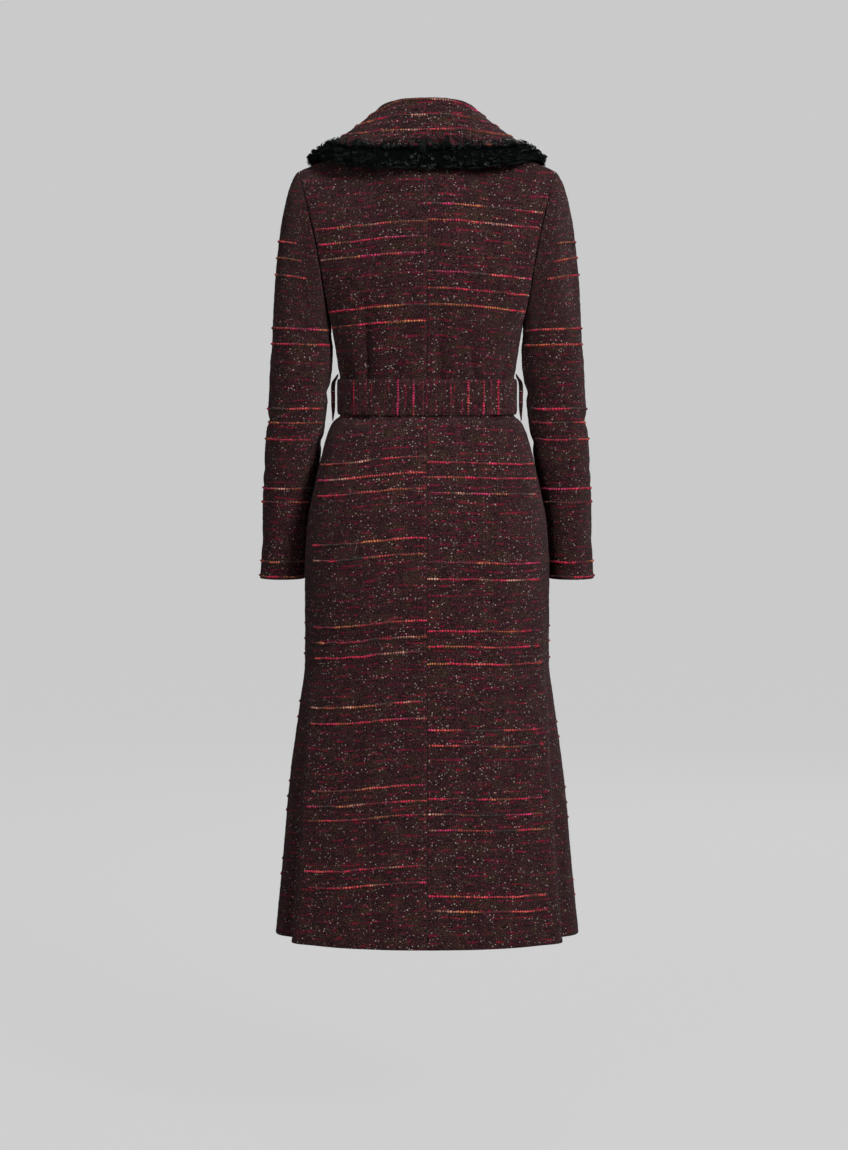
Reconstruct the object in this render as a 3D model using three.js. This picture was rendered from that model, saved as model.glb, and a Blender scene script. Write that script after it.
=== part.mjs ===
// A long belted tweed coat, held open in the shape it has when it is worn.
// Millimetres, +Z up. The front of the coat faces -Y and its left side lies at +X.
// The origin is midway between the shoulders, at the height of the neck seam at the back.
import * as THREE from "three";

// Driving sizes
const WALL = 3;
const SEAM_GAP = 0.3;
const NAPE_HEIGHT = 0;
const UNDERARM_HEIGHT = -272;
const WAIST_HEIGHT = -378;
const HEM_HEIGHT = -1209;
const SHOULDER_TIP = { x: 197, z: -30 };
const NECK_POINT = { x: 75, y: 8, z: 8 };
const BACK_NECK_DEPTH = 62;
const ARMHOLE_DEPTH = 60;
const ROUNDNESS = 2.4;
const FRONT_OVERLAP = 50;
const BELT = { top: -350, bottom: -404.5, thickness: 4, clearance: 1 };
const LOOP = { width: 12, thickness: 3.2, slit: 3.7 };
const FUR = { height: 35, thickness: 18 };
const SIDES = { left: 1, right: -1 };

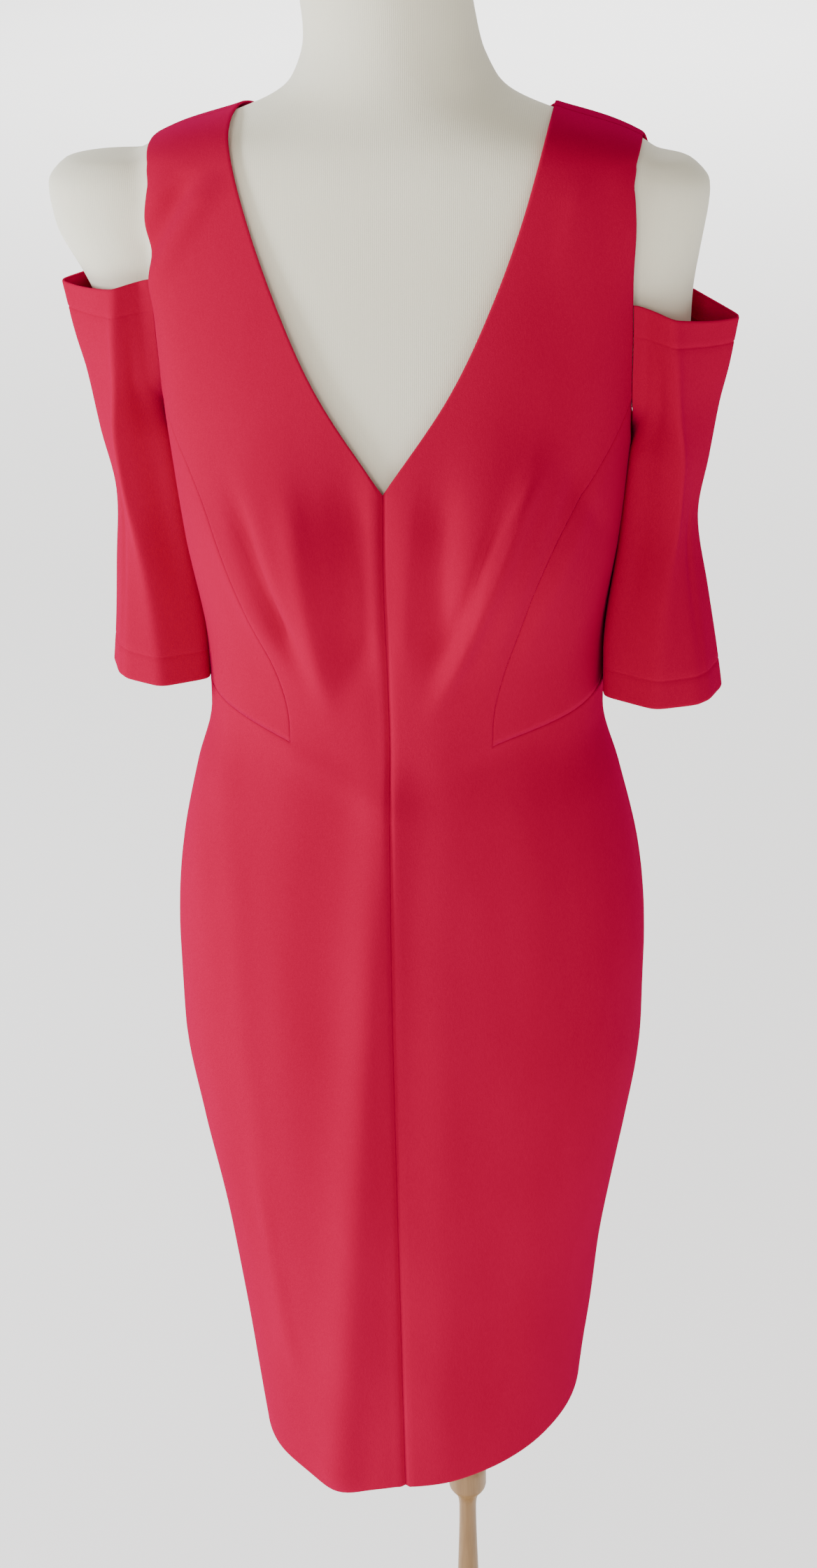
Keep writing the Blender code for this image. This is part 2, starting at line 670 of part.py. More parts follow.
__________
:: SET TASK ::
Repeat all the entries exactly as given.

:: RESPONSE TO THE TASK ::
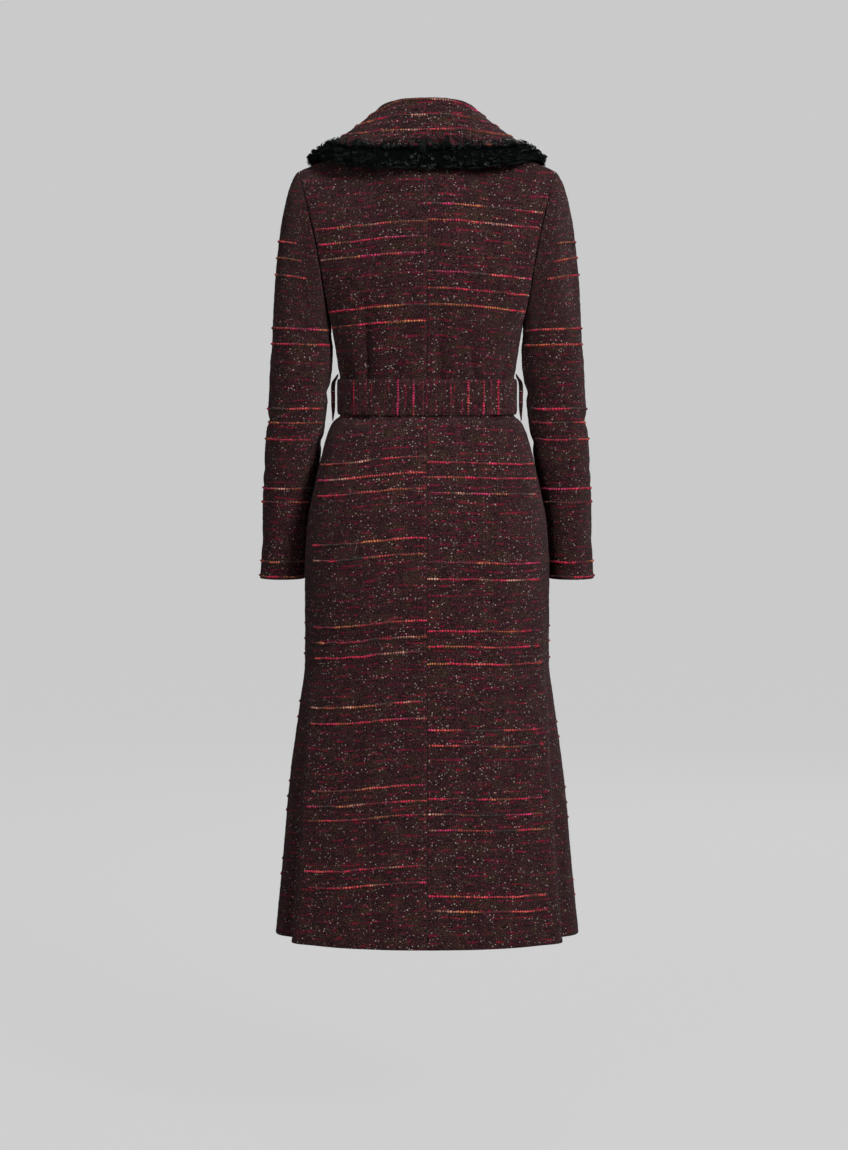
Reconstruct the object in this render as a 3D model using three.js. This picture was rendered from that model, saved as model.glb, and a Blender scene script. Write that script after it.
=== part.mjs ===
// A long belted tweed coat, held open in the shape it has when it is worn.
// Millimetres, +Z up. The front of the coat faces -Y and its left side lies at +X.
// The origin is midway between the shoulders, at the height of the neck seam at the back.
import * as THREE from "three";

// Driving sizes
const WALL = 3;
const SEAM_GAP = 0.3;
const NAPE_HEIGHT = 0;
const UNDERARM_HEIGHT = -272;
const WAIST_HEIGHT = -378;
const HEM_HEIGHT = -1209;
const SHOULDER_TIP = { x: 197, z: -30 };
const NECK_POINT = { x: 75, y: 8, z: 8 };
const BACK_NECK_DEPTH = 62;
const ARMHOLE_DEPTH = 60;
const ROUNDNESS = 2.4;
const FRONT_OVERLAP = 50;
const BELT = { top: -350, bottom: -404.5, thickness: 4, clearance: 1 };
const LOOP = { width: 12, thickness: 3.2, slit: 3.7 };
const FUR = { height: 35, thickness: 18 };
const SIDES = { left: 1, right: -1 };

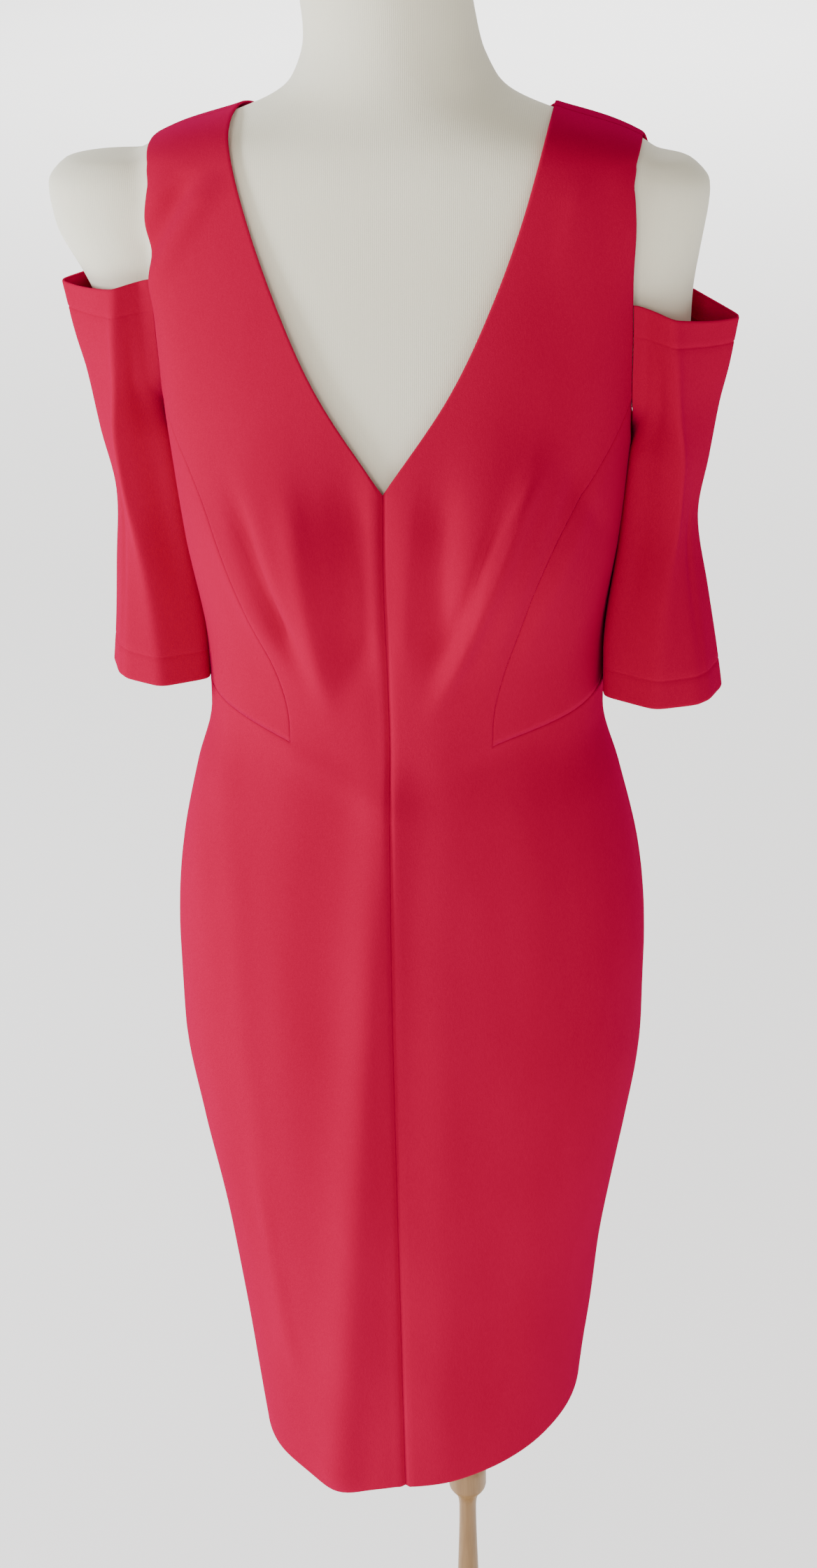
Keep writing the Blender code for this image. This is part 2, starting at line 670 of part.py. More parts follow.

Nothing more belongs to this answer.